Provided data:
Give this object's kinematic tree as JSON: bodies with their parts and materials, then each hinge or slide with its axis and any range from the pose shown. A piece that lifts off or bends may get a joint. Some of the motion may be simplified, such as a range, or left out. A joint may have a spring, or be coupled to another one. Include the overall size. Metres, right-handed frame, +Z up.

* * *

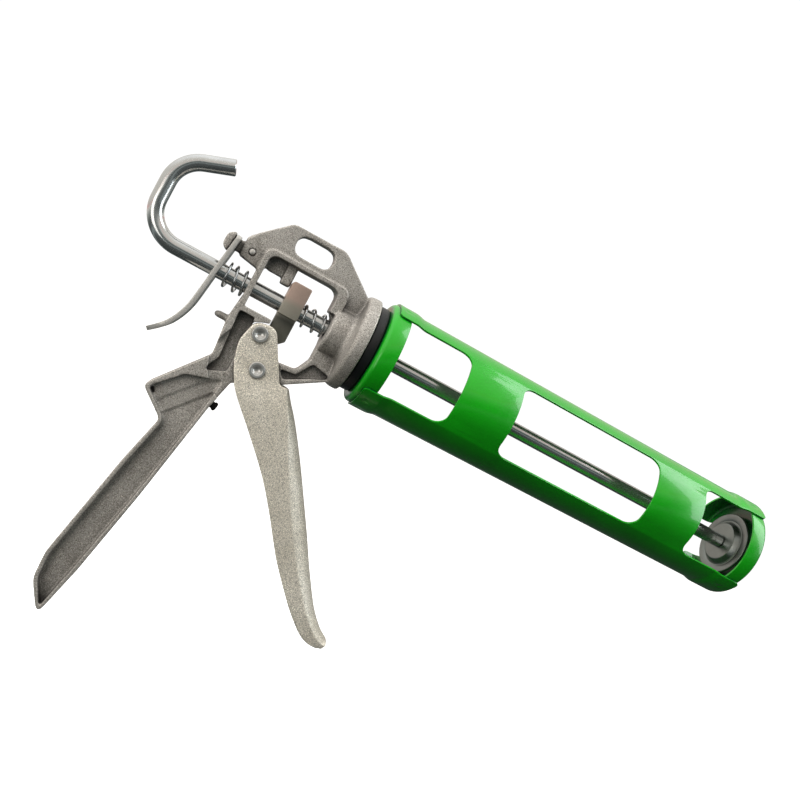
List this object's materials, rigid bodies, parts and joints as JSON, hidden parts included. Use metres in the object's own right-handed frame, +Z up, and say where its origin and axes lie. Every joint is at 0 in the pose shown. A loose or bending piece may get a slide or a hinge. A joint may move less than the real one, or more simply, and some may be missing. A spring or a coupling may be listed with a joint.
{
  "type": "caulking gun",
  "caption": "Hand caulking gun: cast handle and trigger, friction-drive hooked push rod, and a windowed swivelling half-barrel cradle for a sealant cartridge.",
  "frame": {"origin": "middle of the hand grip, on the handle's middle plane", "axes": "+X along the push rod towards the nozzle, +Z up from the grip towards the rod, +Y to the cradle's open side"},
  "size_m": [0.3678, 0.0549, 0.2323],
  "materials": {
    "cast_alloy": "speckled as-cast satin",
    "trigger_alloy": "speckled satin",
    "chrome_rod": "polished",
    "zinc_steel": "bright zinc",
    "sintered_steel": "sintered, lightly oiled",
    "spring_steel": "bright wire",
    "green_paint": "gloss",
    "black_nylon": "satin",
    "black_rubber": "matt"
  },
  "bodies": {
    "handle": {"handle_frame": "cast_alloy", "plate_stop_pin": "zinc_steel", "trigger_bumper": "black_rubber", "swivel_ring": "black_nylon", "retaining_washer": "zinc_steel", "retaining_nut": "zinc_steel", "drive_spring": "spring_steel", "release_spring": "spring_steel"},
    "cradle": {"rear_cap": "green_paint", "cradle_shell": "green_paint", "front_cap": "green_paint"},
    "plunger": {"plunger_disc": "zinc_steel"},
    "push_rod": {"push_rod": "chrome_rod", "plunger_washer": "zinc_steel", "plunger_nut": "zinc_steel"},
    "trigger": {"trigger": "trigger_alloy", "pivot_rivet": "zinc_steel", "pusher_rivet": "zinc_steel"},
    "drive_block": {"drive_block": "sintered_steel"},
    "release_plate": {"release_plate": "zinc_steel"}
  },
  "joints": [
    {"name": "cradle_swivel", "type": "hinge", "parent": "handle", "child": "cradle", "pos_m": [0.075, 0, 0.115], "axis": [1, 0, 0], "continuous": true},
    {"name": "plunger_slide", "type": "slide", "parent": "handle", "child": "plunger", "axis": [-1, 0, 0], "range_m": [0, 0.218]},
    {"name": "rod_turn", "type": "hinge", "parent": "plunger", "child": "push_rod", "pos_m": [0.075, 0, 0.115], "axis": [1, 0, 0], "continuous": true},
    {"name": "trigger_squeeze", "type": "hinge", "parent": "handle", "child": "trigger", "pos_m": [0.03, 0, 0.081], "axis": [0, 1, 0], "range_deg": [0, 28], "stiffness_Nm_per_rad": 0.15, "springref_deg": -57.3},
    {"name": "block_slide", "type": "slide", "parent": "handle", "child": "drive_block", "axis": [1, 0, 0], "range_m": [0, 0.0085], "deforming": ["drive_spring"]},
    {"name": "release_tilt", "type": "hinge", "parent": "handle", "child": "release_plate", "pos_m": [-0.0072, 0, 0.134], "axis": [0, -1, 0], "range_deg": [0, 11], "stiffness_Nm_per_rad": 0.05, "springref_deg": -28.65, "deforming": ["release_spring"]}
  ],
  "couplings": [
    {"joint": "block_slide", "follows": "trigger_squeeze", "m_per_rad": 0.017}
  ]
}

---

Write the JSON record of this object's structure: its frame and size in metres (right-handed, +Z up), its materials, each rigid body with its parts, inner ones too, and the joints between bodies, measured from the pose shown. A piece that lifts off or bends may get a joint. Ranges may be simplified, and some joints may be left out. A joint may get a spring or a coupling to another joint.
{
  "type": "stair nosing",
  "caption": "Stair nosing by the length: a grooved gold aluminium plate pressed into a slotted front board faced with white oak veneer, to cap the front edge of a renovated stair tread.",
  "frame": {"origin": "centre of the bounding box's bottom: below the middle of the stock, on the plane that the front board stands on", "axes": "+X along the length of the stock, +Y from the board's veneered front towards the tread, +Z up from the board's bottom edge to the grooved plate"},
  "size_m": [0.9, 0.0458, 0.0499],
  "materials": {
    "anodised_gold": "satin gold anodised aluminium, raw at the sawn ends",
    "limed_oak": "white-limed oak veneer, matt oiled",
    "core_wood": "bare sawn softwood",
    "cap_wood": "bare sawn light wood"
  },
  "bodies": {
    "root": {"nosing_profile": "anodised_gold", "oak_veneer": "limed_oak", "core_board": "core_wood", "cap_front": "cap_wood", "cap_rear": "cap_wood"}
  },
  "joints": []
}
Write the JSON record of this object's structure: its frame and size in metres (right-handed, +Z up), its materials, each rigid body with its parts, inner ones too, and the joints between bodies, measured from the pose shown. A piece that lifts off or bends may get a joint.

Work to be completed:
Copy every line of the listing where the word "shown" appears.

Output below:
Give this object's kinematic tree as JSON: bodies with their parts and materials, then each hinge or slide with its axis and any range from the pose shown. A piece that lifts off or bends may get a joint. Some of the motion may be simplified, such as a range, or left out. A joint may have a spring, or be coupled to another one. Include the overall size. Metres, right-handed frame, +Z up.
List this object's materials, rigid bodies, parts and joints as JSON, hidden parts included. Use metres in the object's own right-handed frame, +Z up, and say where its origin and axes lie. Every joint is at 0 in the pose shown. A loose or bending piece may get a slide or a hinge. A joint may move less than the real one, or more simply, and some may be missing. A spring or a coupling may be listed with a joint.
Write the JSON record of this object's structure: its frame and size in metres (right-handed, +Z up), its materials, each rigid body with its parts, inner ones too, and the joints between bodies, measured from the pose shown. A piece that lifts off or bends may get a joint. Ranges may be simplified, and some joints may be left out. A joint may get a spring or a coupling to another joint.
Write the JSON record of this object's structure: its frame and size in metres (right-handed, +Z up), its materials, each rigid body with its parts, inner ones too, and the joints between bodies, measured from the pose shown. A piece that lifts off or bends may get a joint.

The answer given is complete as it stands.